Jordan Crandall wrote:

> It is here -- in conjunction with other powerful sites, such as that of visualization and perception (cf. Virilio's "logistics of perception") -- where emerging struggles for the terms (of communication and materialization, of "mattering" itself) are "taking place."

I'd like to take this suggestion of routine as a sort of hub for the urb
anim age, but maybe in a sort of a more positive light. Not because I'm
such an optimist but maybe because I think there's a case to be made for
the logistics of routine, one which advocates a productive - or maybe
better put a "consumptive" - enactment of routine. This is the routine
of Andy Warhol, a tool for expansion of the self as a middle; expansion
of a matrix that can consume - rather than provide - definition.

1. Structure and Infrastructure

"Space is all one space and thought is all one thought, but my mind
divides its spaces into spaces into spaces and thoughts into thoughts
into thoughts. Like a large condominium....
To be really rich, I believe, is to have one space. One big empty space.
I really believe in empty spaces, although as an artist, I make a lot of
junk. Empty space is never-wasted space. Wasted space is any space that
has art in it. An artist is somebody who produces things that people
don't need to have... Business Art is a much better thing to be making
than Art Art, because Art Art doesn't support the space it takes up,
whereas Business Art does. (If Business Art doesn't support its own
space it goes out-of-business)"
-from The Philosophy of Andy Warhol

In this passage a matrix is outlined within which the artist, his art,
and the space in which they operate (Capital, naturally) are flattened
to a unity; in which consumption is both the agent and index of
survival.
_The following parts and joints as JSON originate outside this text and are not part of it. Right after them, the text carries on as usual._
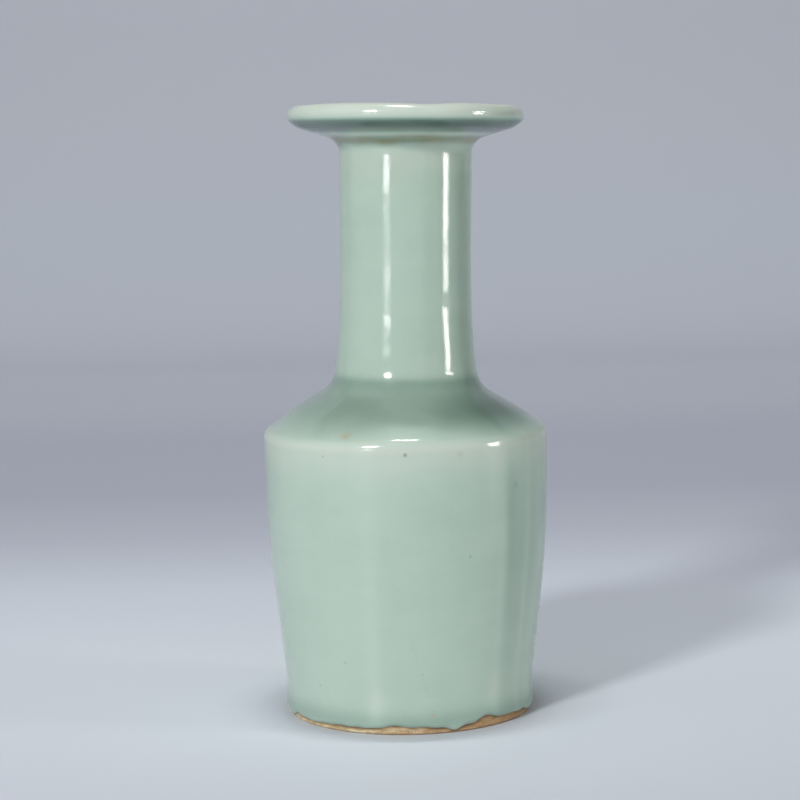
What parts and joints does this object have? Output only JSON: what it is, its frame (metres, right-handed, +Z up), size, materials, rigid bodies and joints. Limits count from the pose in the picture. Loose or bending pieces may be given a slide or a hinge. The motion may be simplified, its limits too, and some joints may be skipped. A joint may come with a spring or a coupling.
{
  "type": "mallet vase",
  "caption": "Ceramic mallet vase: flat dish mouth with a rounded lip, straight neck, canted shoulder, tapering body and bare-edged foot ring under a thick celadon glaze.",
  "frame": {"origin": "centre of the foot, on the plane that the vase stands on", "axes": "+Z up along the axis of the vase; the vase is round, so +X and +Y are free"},
  "size_m": [0.0808, 0.0808, 0.172],
  "materials": {
    "clay": "fired stoneware, bare and burnt orange-brown at the foot",
    "slip": "fired luting slip, under the glaze",
    "celadon_glaze": "thick glossy blue-green celadon"
  },
  "bodies": {
    "root": {"body_cup": "clay", "shoulder": "clay", "neck": "clay", "mouth_dish": "clay", "seam_body": "slip", "seam_neck": "slip", "seam_mouth": "slip", "glaze_outside": "celadon_glaze", "glaze_inside": "celadon_glaze", "glaze_base": "celadon_glaze"}
  },
  "joints": []
}
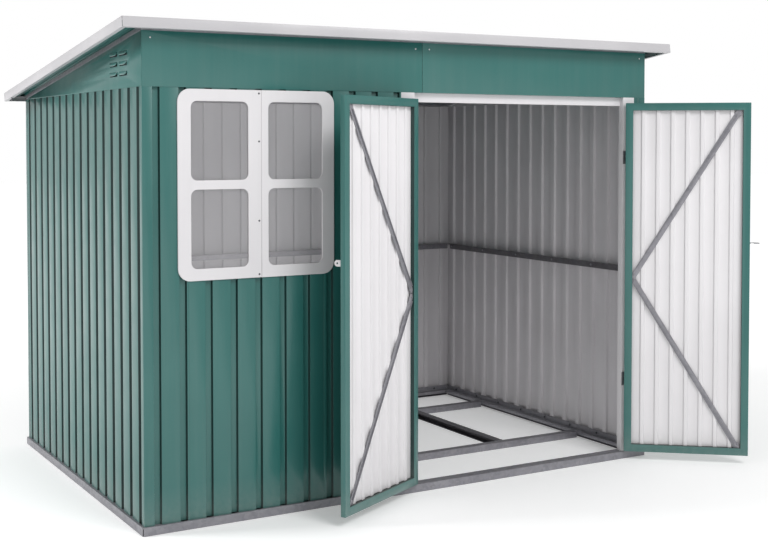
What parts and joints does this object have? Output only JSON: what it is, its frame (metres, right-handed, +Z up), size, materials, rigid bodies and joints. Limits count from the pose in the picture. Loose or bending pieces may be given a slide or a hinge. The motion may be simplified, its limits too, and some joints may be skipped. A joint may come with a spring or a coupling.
{
  "type": "metal storage shed",
  "caption": "Ribbed steel garden shed with a single-slope roof, open base frame, glazed front window and two hinged doors.",
  "frame": {"origin": "centre of the base frame's footprint, at ground level, on the underside of the middle floor joist", "axes": "+X along the front to the right as seen from outside, +Y from the front into the depth, +Z up"},
  "size_m": [2.9192, 2.1049, 1.9353],
  "materials": {
    "green_paint": "satin",
    "pale_paint": "satin",
    "white_paint": "satin",
    "zinc": "satin",
    "clear_pane": "clear"
  },
  "bodies": {
    "shed": {"base_front_rail": "zinc", "base_back_rail": "zinc", "base_left_rail": "zinc", "base_right_rail": "zinc", "floor_cross_members": "zinc", "floor_joists": "zinc", "left_wall": "green_paint", "right_wall": "green_paint", "back_wall_left_sheet": "green_paint", "back_wall_right_sheet": "green_paint", "front_wall_left_sheet": "green_paint", "front_wall_window_sheets": "green_paint", "front_wall_middle_sheet": "green_paint", "front_wall_right_sheet": "green_paint", "corner_angles": "green_paint", "door_jamb_left": "pale_paint", "door_jamb_right": "pale_paint", "door_header": "pale_paint", "fascia_left": "green_paint", "fascia_right": "green_paint", "left_gable": "green_paint", "right_gable": "green_paint", "left_wall_rail": "zinc", "right_wall_rail": "zinc", "back_wall_rail": "zinc", "roof_beams": "zinc", "roof_sheets": "pale_paint", "roof_edge_front": "pale_paint", "roof_edge_back": "pale_paint", "roof_edge_left": "pale_paint", "roof_edge_right": "pale_paint", "window_surround_left": "pale_paint", "window_surround_right": "pale_paint", "window_panes": "clear_pane", "jamb_hinges": "zinc"},
    "left_door": {"left_door_frame": "green_paint", "left_door_sheet": "white_paint", "left_door_braces": "zinc", "left_door_hinges": "zinc", "left_door_staple": "pale_paint"},
    "right_door": {"right_door_frame": "green_paint", "right_door_sheet": "white_paint", "right_door_braces": "zinc", "right_door_hinges": "zinc", "right_door_tongue": "zinc"}
  },
  "joints": [
    {"name": "left_door_hinge", "type": "hinge", "parent": "shed", "child": "left_door", "pos_m": [-0.0405, -0.845, 0.849], "axis": [0, 0, 1], "range_deg": [-8.5, 151.5]},
    {"name": "right_door_hinge", "type": "hinge", "parent": "shed", "child": "right_door", "pos_m": [1.0975, -0.845, 0.849], "axis": [0, 0, -1], "range_deg": [-19.8, 140.2]}
  ]
}
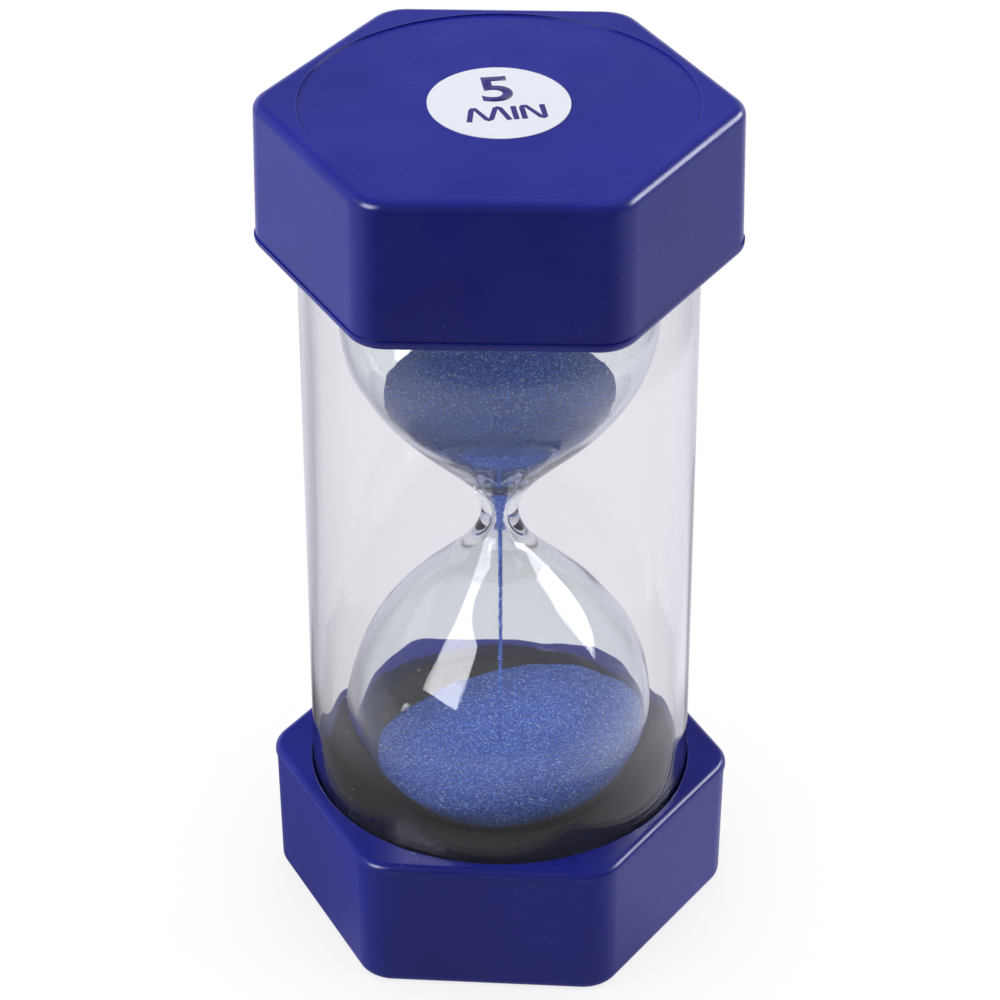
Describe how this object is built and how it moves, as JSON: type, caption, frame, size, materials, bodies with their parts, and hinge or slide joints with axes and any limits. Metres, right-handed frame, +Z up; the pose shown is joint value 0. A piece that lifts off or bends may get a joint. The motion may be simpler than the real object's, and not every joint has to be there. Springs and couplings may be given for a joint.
{
  "type": "hourglass",
  "caption": "Sand timer with two clear blown bulbs in a clear tube, held between hexagonal blue end caps, with blue sand part way through its run.",
  "frame": {"origin": "middle of the lower cap's closed face, on the tube's axis, at the level the timer stands on", "axes": "+Z up along the tube towards the labelled upper cap; two flats of each cap face -Y and +Y, two corners lie on the X axis"},
  "size_m": [0.0834, 0.0754, 0.16],
  "materials": {
    "cap_plastic": "satin-gloss moulded plastic, deep blue",
    "plate_plastic": "satin-gloss moulded plastic, deep blue",
    "tube_plastic": "clear polished plastic",
    "bulb_glass": "clear blown glass",
    "plug": "pale stopper",
    "foam": "black open foam",
    "sand": "dry blue sand with bright grains",
    "label": "white paper label"
  },
  "bodies": {
    "root": {"lower_cap": "cap_plastic", "upper_cap": "cap_plastic", "lower_cover_plate": "plate_plastic", "upper_cover_plate": "plate_plastic", "viewing_tube": "tube_plastic", "glass_bulbs": "bulb_glass", "filling_plug": "plug", "lower_foam_pad": "foam", "upper_foam_pad": "foam", "upper_sand": "sand", "lower_sand": "sand", "sand_stream": "sand", "upper_label": "label", "lower_label": "label"}
  },
  "joints": []
}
Warhol's entire oevre could be seen this way: as both an agent
and an index of the changes surrounding the work of art as a consumer
product. But in fact his use of routine (consummately both mental and
corporeal, strictly bound up with storage) relied on understanding
himself and his work as one, within a sort of infrastructure of art
consumption. The logistics of routine were essential to this, to the
expansion and multiplication of that matrix within which he and his work
could remain fluid. This is why he didn't resist but rather relished the
gallery and its location within a system of Capital. In this sense
Warhol could be truly said to have met Brian Lonsway's call that the
"image strategies...exist...within the context of image production, as
an infrastructural mechanism..."

Warhol didn't really see his art as junk, though; he was something of an
ecologist. He recycled.

2. Self

"I always like to work on leftovers, doing the leftover things...You're
recycling work and you're recycling people, and you're running your
business as a by-product of other businesses.."
"I think a lot about "space writers" - the writers who get paid by how
much they write...When Picasso died I read...that he had made four
thousand masterpieces in his lifetime and I thought,'Gee I could do that
in a day.'...And they'd all be masterpieces because they'd all be the
same painting....even when the subject is different people always paint
the same painting."

One could quote almost the whole book - I might yet- and he'd love it -
but suffice to say that Warhol's routine was of absolutes: repetition,
reuse, recycling always the same, or else one new thing only once. This
went for his TV viewing or eating a box of chocolates. He said it freed
his thoughts to repeat things; and clearly recylcing form released him
of any illusion as to forms' intrinsic capacity to carry meaning or
ideology. Consumption drives routine in Warhol, as a mode for liberating
oneself of ends (both in the sense of goals and of limits and of
definitions). As Reyner Banham wrote (1955)," the articles of popular
culture are made not to be treasured but to be thrown away." As Warhol
mirrors: "When I'm eating a box of candy, I can't wait to taste the last
piece. I don't even taste any of the other pieces, I just want to finish
and throw the box away and not have to have it on my mind anymore."

3. Aura

a. Prophecy:

"That which withers in the age of mechanical reproduction is the aura of
the work of art."
-Walter Benjamin, "The Work of Art in the Age of Mechanical
Reproduction"

b. Actuality:

"Some company recently was interested in buying my "aura." They didn't
want my product. They kept saying, 'We want your aura.' I never figured
out what they wanted. But they were willing to pay a lot for it. So then
I thought that if somebody was willing to pay that much for my it, I
should try to figure out what it is."
-Andy Warhol, "The Philosophy of Andy Warhol"

c. Redux:

"The aura absent from Warhol's works is thus reintroduced in a kind of
star cult, in the "auratization" of the artist Andy Warhol."
-Andreas Huyssen, "The cultural politics of Pop"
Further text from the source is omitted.